Weltuntergang mit Zuschauer

Alle wollen jetzt wissen, wie die globale Finanzkrise ausgeht. Das Problem daran: Man weiß das nicht so genau. taz, 19. September 2008

Ein Schlagzeile, neulich in einer Tageszeitung: „Schenkt uns reinen Wein ein!“ Die Forderung lautet: Welche Auswirkungen wird die globale Finanzkrise haben? Putzig gefragt. Ehrliche Antwort: Keiner weiß das so genau. Bankhäuser haben ein ungeheures Ausmaß fauler Kredite gehortet, Versicherungen haben sie abgesichert. Global sind die Kredithäuser wechselseitig verschachtelt, zudem ist der Finanzmarkt völlig undurchsichtig: Mittelstandsbanken betreiben hochgefährliche Spekulationsgeschäfte. Schon jetzt gibt es auch in Europa kaum ein großes Geldhaus, das nicht ein paar dutzend oder ein paar hundert Millionen Euro abschreiben muss.
 
Noch fängt die US-Regierung die meisten Banken auf. Aber bis vor kurzem hätten auch Lehman-Brothers als „to big to fall“ gegolten. Ab wie vielen hundert Milliarden Dollar geht auch der US-Regierung die Luft aus?
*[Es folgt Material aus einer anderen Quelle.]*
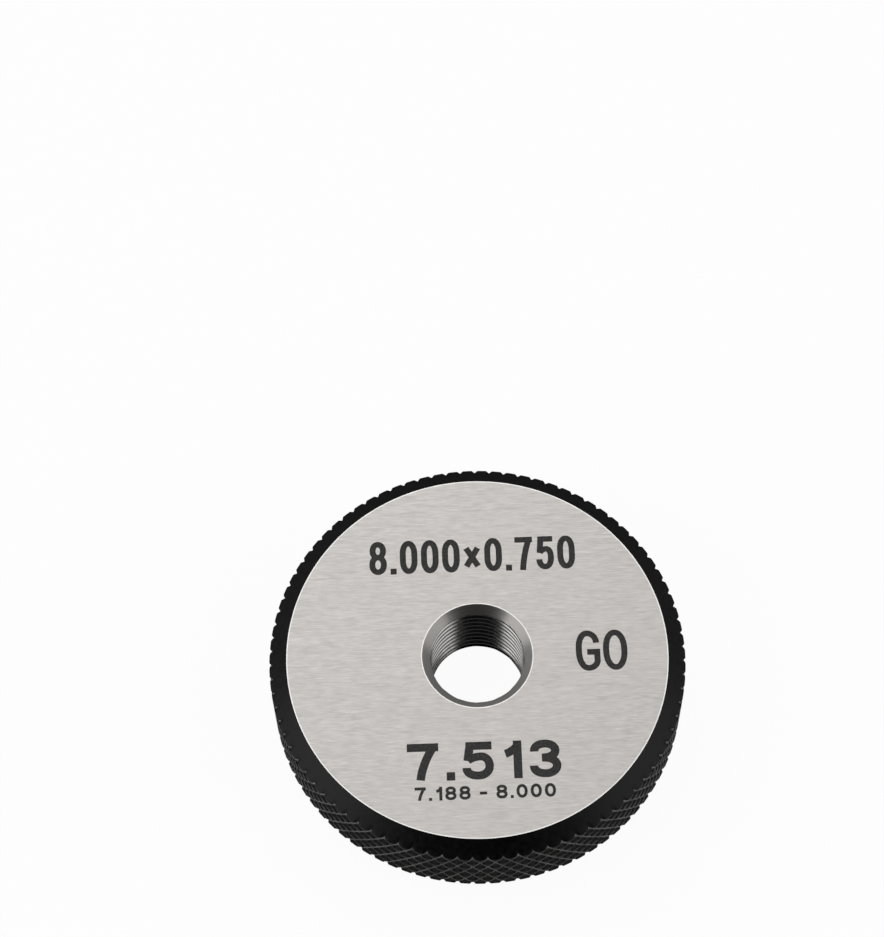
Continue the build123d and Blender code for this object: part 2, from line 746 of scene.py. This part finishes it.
@dataclass
class RingGauge:
    """The gauge: a hardened ring with a knurled rim, ground faces and a threaded bore."""

    body_radius: float
    thickness: float
    bore_radius: float
    face_radius: float = 14.63 * MM
    rim_chamfer_height: float = 1.0 * MM
    countersink_radius: float = 4.23 * MM
    stoned_edge: float = 0.08 * MM
    marking: FaceMarking = FaceMarking()
    mark_depth: float = 0.02 * MM
    knurl_angle: float = math.radians(30)
    knurl_pitch: float = 1.0 * MM
    knurl_depth: float = 0.2 * MM
    # Every groove and crest of the knurl is a whole number of steps wide, ten to the pitch.
    steps_per_groove: int = 10
    thread_major_radius: float = 4.0 * MM
    thread_pitch: float = 0.75 * MM
    # The thread's flanks stand at 60 degrees to each other, from a root an eighth of a pitch wide.
    flank_slope: float = math.sqrt(3)
    root_width: float = 1 / 8
    bore_columns: int = 174
    rows_per_thread: int = 16
    # The root and the crest, which is a quarter of a pitch wide, are painted dark as shade, and
    # the lapped flanks between them are not. The painted shade fades out and in again between
    # these distances from the root's middle, as shares of a pitch.
    root_shade_fades: tuple[float, float] = (0.1, 0.19)
    crest_shade_fades: tuple[float, float] = (0.3125, 0.375)
    # The first turn's thin end is painted dark as shade too, this far in from where a
    # countersink ends.
    first_turn_shade_fades: tuple[float, float] = (0.1 * MM, 0.16 * MM)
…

Und auch wenn ein Dominoeffekt abgewendet wird, die Totalapokalypse nicht eintritt: Was das für die Realwirtschaft bedeutet, weiß keiner so genau. Der Kapitalismus ist eben keine Planwirtschaft, sondern eine Chaoswirtschaft. Das sei sein Vorteil, heißt es immer. Jetzt ist das ein Nachteil.
 
Was also sind die Varianten? Minimum: Eine Rezession in den USA und ein paar Schwächequartale in Europa. Europa bleibt aus zwei Gründen nicht verschont: Erstens, weil der Wachstumsmotor USA stottert. Zweitens, weil die Kreditkrise auch das Kreditvolumen hierzulande eingrenzen wird. Bedeutet: Weniger Investitionen, weniger Wachstum.
 
Schon raunen viele, der Finanzmarkt-GAU markiere das Ende des amerikanischen Zeitalters. Die USA würden in eine lange Phase der Stagnation schlittern, wie Japan Anfang der neunziger Jahre. Das Land hat sich bis heute nicht erholt davon. Gewiss, das politische System Japans ist besonders verknöchert und der politisch-ökonomische Komplex hat nicht die Kräfte zur Selbstreform wie die amerikanische Wirtschaft. Aber nützt das viel, wenn sich die gesamte Finanzarchitektur als morsch erweist? Dann werden es nämlich auch die berühmten amerikanischen Technologie-Wunderkinder in ihren Garagen im Silicon Valley schwer haben.
 
Wir erleben ein Spektakel, von dem kaum jemand weiß, wie es ausgeht. Man kann nur staunend zusehen. Und sich ein Glas Wein einschenken.